You can use the following command to create the encryption key file (set count to the desired key size):

tr -dc 'a-zA-Z0-9' < /dev/urandom | dd bs=1 count=32 of=enc_key_file
Note On a macOS you may have to use LC_CTYPE=C; tr -dc 'a-zA-Z0-9' < /dev/urandom | dd bs=1 count=32 of=enc_key_file. To view the key use cat enc_key_file.

Alternatively, you can use the --vault superflag’s options to enable encryption, as explained below.

Turn on Encryption

Here is an example that starts one Zero server and one Alpha server with the encryption feature turned on:

dgraph zero --my="localhost:5080" --replicas 1 --raft "idx=1"
dgraph alpha --encryption key-file="./enc_key_file" --my="localhost:7080" --zero="localhost:5080"

If multiple Alpha nodes are part of the cluster, you will need to pass the --encryption key-file option to each of the Alphas.

Once an Alpha has encryption enabled, the encryption key must be provided in order to start the Alpha server. If the Alpha server restarts, the --encryption key-file option must be set along with the key in order to restart successfully.

Storing encryption key secret in Hashicorp Vault

You can save the encryption key secret in Hashicorp Vault K/V Secret instead of as file on Dgraph Alpha.

To use Hashicorp Vault, meet the following prerequisites for the Vault Server.
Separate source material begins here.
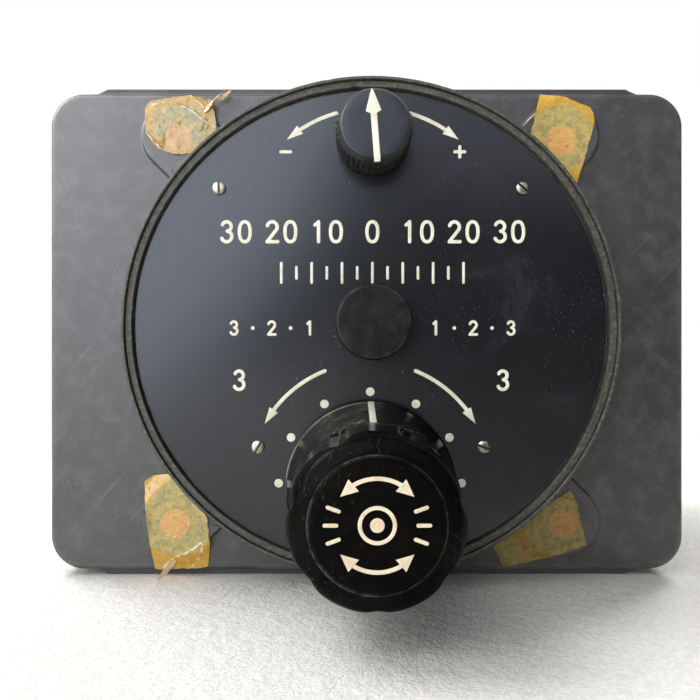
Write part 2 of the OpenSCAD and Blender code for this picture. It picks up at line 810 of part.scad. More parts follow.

  1. Ensure that the Vault server is accessible from Dgraph Alpha and configured using URL http://fqdn[ip]:port.
  2. Enable AppRole Auth method and enable KV Secrets Engine.
  3. Save the value of the key (16, 24, or 32 bytes long) that Dgraph Alpha will use in a KV Secret path (K/V Version 1 or K/V Version 2). For example, you can upload this below to KV Secrets Engine Version 2 path of secret/data/dgraph/alpha:
    {
      "options": {
        "cas": 0
      },
      "data": {
        "enc_key": "qIvHQBVUpzsOp74PmMJjHAOfwIA1e6zm%"
      }
    }
    
  4. Create or use a role with an attached policy that grants access to the secret. For example, the following policy would grant access to secret/data/dgraph/alpha:
    path "secret/data/dgraph/*" {
      capabilities = [ "read", "update" ]
    }
    
  5. Using the role_id generated from the previous step, create a corresponding secret_id, and copy the role_id and secret_id over to local files, like ./dgraph/vault/role_id and ./dgraph/vault/secret_id, that will be used by Dgraph Alpha nodes.
Tip To learn more about the above steps, see Dgraph Vault Integration: Docker.
Note The key format for the enc-field option can be defined using enc-format with the values base64 (default) or raw.

Example using Dgraph CLI with Hashicorp Vault configuration

The following example shows how to use Dgraph with a Vault server that holds the encryption key:

## Start Dgraph Zero in different terminal tab or window
dgraph zero --my=localhost:5080 --replicas 1 --raft "idx=1"

## Start Dgraph Alpha in different terminal tab or window
dgraph alpha --my="localhost:7080" --zero="localhost:5080" \
  --vault addr="http://localhost:8200";enc-field="enc_key";enc-format="raw";path="secret/data/dgraph/alpha";role-id-file="./role_id";secret-id-file="./secret_id"

If multiple Dgraph Alpha nodes are part of the cluster, you must pass the --encryption key-file flag or the --vault superflag with appropriate superflag options to each of the Dgraph Alpha nodes.

After an Alpha node has encryption enabled, you must provide the encryption key to start the Alpha server. If the Alpha server restarts, the --encryption key-file or the --vault superflag’s options must be set along with the key to restart successfully.

Turn off Encryption

You can use live loader or bulk loader to decrypt the data while importing.

Change Encryption Key

The master encryption key set by the --encryption key-file option (or one used in Vault KV store) does not change automatically. The master encryption key encrypts underlying data keys which are changed on a regular basis automatically (more info about this is covered on the encryption-at-rest blog post).

Changing the existing key to a new one is called key rotation. You can rotate the master encryption key by using the badger rotate command on both p and w directories for each Alpha. To maintain availability in HA cluster configurations, you can do this rotate the key one Alpha at a time in a rolling manner.

You’ll need both the current key and the new key in two different files. Specify the directory you rotate (“p” or “w”) for the --dir flag, the old key for the --old-key-path flag, and the new key with the --new-key-path flag.

badger rotate --dir p --old-key-path enc_key_file --new-key-path new_enc_key_file
badger rotate --dir w --old-key-path enc_key_file --new-key-path new_enc_key_file

Then, you can start Alpha with the new_enc_key_file key file to use the new key.